At the end of 2021, TClarke was active on five data centre projects with an aggregate value of £150mn. One contract is worth £100mn, the majority will be delivered in 2022, while the same client has a similar sized contract starting early next year. Chief executive Mark Lawrence is confident of securing that award and is targeting another three potential new contracts worth £250mn. The group is also tracking data centre bidding opportunities worth £900mn and a pipeline of project opportunities that build out well into 2026.

TClarke is benefiting from the mini-boom in high-end hotels, too, having landed contracts including the Peninsular hotel on London’s Hyde Park Corner, and a raft of smart building projects such as the Apple fit out at Battersea Power Station. The ability to deliver high-end engineering services on time and on budget helps explain why 90 per cent of 2021 revenue was from repeat clients. This has not gone unnoticed by the UK government. Last year, TClarke added 36 new education projects to its order book, secured £42mn of healthcare schemes and is preferred bidder on an additional £63mn of NHS projects.

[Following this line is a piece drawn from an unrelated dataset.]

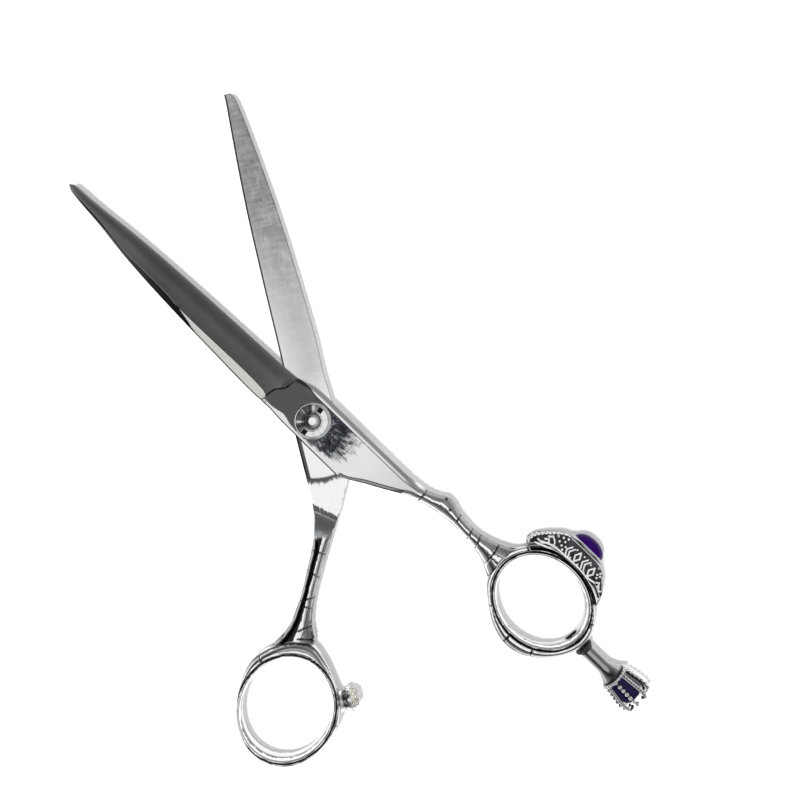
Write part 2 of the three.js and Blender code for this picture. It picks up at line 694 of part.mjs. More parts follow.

Finance director Trevor Mitchell says that 2022 budgeted revenue of £410mn will be evenly split across the year, which mitigates risk. On this basis, Cenkos Securities expects underlying pre-tax profit and earnings per share (EPS) to both rise 41 per cent to £11mn and 21.1p. Following a 10 per cent hike in the dividend to 4.85p a share in 2021, Cenkos is pencilling in a conservative looking 5.1p a share payout in 2022. Even after factoring in investment in working capital, net cash per share is still expected to rise from 12.5p to 17.3p by the year-end.

TClarke’s shares have produced a 70 per cent total return since I first suggested buying (Alpha Research: ‘Profit from a buoyant earnings cycle’, 7 December 2018), and the share price rallied 42 per cent to a 11-year high of 186p after I covered the half-year results (‘Tapping into robust earnings momentum’, 20 July 2021). A return to those highs is well overdue. On a 2022 cash-adjusted price/earnings ratio of six and underpinned by a prospective dividend yield of 3.6 per cent, the shares are well worth buying.